La cucina pugliese è una cucina povera per gli ingredienti usati, sempre legata ai cicli delle stagioni e al connubio tra la terra e l’amorevole fatica quotidiana dell’agricoltore.

Le fave e cicorielle, rinomato e tipico piatto è una delle minestre più antiche del mondo. Ha origine egiziana, ma con le dovute variati legate alle stagioni e alla territorialità assume differenti denominazioni: Fav’eFogghie, Fav’eCicuere, Fav’eCicuredd.

Della sua antichità di questo piatto dice tutto il nome: Incapriata o ‘Ncapriata dal tardo latino e bizantino Caporidia, derivante a sua volta dal greco antico Kapyridia, polenta di farinacei, parrebbe, secondo alcuni, che questo sia il primo piatto, nel vero senso della parola, cucinato dall’uomo, dopo le varie abbrustoliture, accidentali o volute, che avevano cominciato a rendere più commestibili e digeribili i cibi provenienti dalla raccolta direttamente in natura.
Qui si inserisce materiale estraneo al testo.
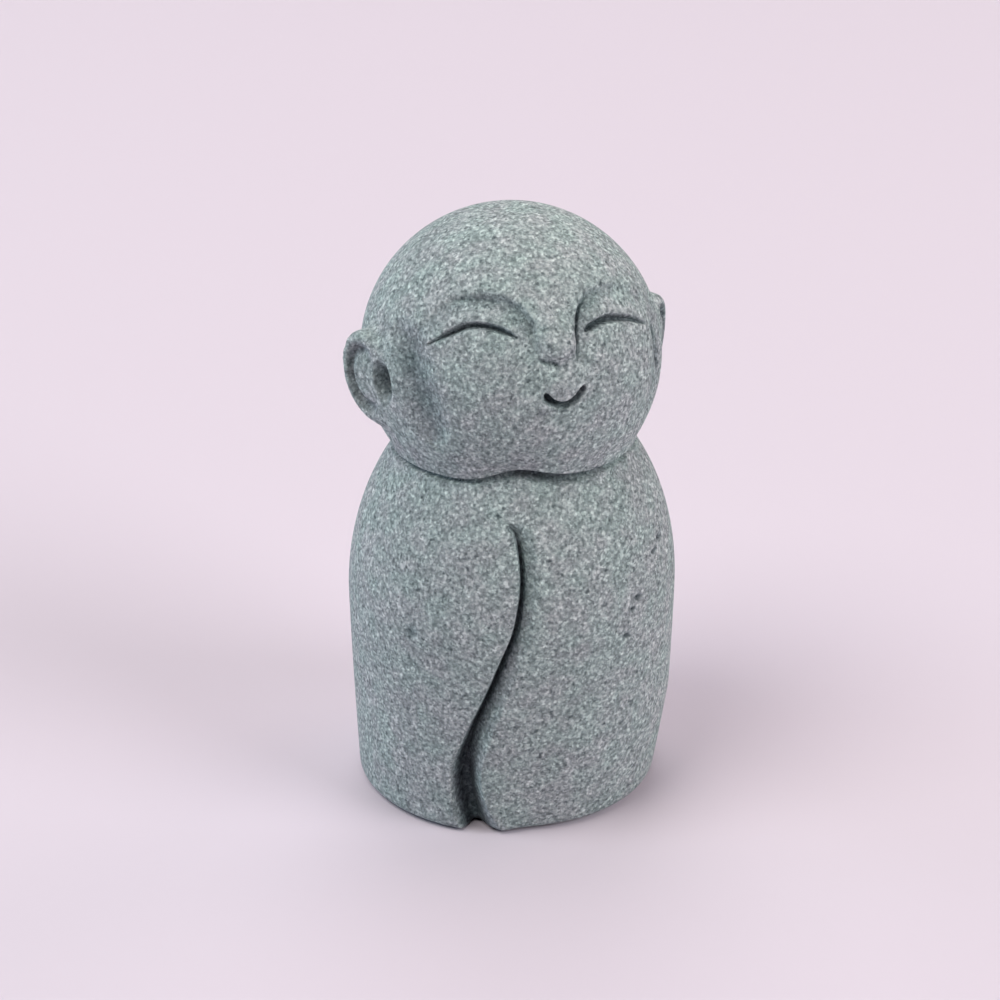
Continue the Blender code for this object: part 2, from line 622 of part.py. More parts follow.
def stone_material():
    material = bpy.data.materials.new("cast_stone")
    material.use_nodes = True
    shader = material.node_tree.nodes["Principled BSDF"]
    shader.inputs["Base Color"].default_value = STONE_COLOUR
    shader.inputs["Roughness"].default_value = STONE_ROUGHNESS
    shader.inputs["Metallic"].default_value = 0.0
    return material


def make_figure(collection):
    figure = bpy.data.objects.new("monk_figure", rough_block())
    collection.objects.link(figure)

    with_modifier(figure, "REMESH", mode="VOXEL", voxel_size=BLOCK_SPACING)
    put_vertices(figure.data, settle_sides(vertices_of(figure.data)))
    refine(figure.data)
    p = vertices_of(figure.data)
    put_vertices(figure.data, p - outward_of(p) * whole_depth(p)[:, None])

    # The carved mesh is made even, then thinned out where it is flat
    with_modifier(figure, "REMESH", mode="VOXEL", voxel_size=CARVED_SPACING)
    figure.data.calc_loop_triangles()
    share = TRIANGLES_BEFORE_CUT / len(figure.data.loop_triangles)
    with_modifier(figure, "DECIMATE", ratio=share, use_collapse_triangulate=True)
    cut_at_floor(figure.data)
    p = vertices_of(figure.data)
    put_vertices(figure.data, p - middle_of(p))

    figure.data.shade_smooth()
    figure.data.materials.clear()
    figure.data.materials.append(stone_material())
    return figure


def main():
    clear_scene()
    make_figure(new_collection("monk_statue"))


main()
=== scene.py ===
"""The looks of the small cast stone monk: its fine carving, its grain, the floor and the light.

The figure is built again from the same form as its solid, on a finer mesh, so that the thin
lines of the face and the robe's edge come out clean. It replaces the solid and keeps its box.
"""

import math

import bmesh
import bpy
import numpy as np
from mathutils import Matrix, Vector


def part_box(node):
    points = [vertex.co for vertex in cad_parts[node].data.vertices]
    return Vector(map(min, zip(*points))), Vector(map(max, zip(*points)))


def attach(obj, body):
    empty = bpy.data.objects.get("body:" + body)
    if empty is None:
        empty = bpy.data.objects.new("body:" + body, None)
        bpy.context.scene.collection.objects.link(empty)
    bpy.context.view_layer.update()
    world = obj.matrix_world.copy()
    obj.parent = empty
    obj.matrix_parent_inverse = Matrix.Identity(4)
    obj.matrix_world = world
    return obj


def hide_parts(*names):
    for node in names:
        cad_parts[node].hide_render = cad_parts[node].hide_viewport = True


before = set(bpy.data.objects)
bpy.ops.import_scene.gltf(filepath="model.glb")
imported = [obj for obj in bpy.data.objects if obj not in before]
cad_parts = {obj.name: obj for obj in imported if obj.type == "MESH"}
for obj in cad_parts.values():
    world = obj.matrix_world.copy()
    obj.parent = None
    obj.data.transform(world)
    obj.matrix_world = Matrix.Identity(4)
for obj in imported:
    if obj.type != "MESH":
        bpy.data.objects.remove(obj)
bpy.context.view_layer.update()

# The solid's height in metres, and the unit of the free form: one millimetre at this height
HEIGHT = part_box("monk_figure")[1].z
UNIT = HEIGHT / 65

# Robe: a dome over a drum that narrows a little to the hem
ROBE_HALF_WIDTH = 17.7 * UNIT
ROBE_HALF_DEPTH = 17.2 * UNIT
ROBE_WIDEST_Z = 23.0 * UNIT
ROBE_DOME_RISE = 24.0 * UNIT
ROBE_DOME_LEAN = 0.55 * UNIT
HEM_INSET = 0.9 * UNIT
HEM_INSET_CURVE = 1.3
HEM_ROUNDING = 1.3 * UNIT

# Left panel of the robe: its hem is worn in further than the right panel's
WORN_INSET = 1.2 * UNIT
WORN_HEIGHT = 11.0 * UNIT
WORN_CURVE = 1.05
WORN_FROM = math.radians(-14)
WORN_FULL = math.radians(6)
WORN_FADES = math.radians(105)
WORN_ENDS = math.radians(150)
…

Alcuni suggeriscono di aggiungere qualche patata, dicono che favorirebbe la cremosità, benchè la patata è giunta nel Nuovo Mondo quando questo piatto aveva già compiuto sicuramente più di 2.500 anni, ma probabilmente molti millenni di più.

La verdura ideale da abbinare alle fave è la Cicoriella selvatica della Murgia, quella che cresce con tanti stenti in una terra ingenerosa ed in assenza d’acqua, tra un sasso di calcare ed un altro; adatta è anche quella che da noi si chiama mescculanza, cioè un misto di verdure di campo, che oltre alle Cicorielle aggiunge Zanconi, Sivoni ed altro. Se delle erbette selvatiche non fossero per niente reperibile si possono usare delle Cicorie coltivate, il loro piacevole amaro esalterà il dolce delle fave.

Tuttavia le differenti stagioni offrono un ricco panorama di variazioni e abbinamenti costituito dalle verdure preparate in maniera semplice: dalla cipolla rossa di Acquaviva stemperata in aceto, all’insaltata ricca di verdure estive, tra i quali il cocomero barattiere, o il pomodoro regina coltivato nelle campagne fasanesi. A questi si aggiungono i piatti caldi, le fritture di cornaletti e melanzane, o la zucchina alla poverella, che rendevano le fave il pretesto per una sana bevuta di vino bianco.

Perchè pure se il contadino era povero non sarebbe mai morto di fame.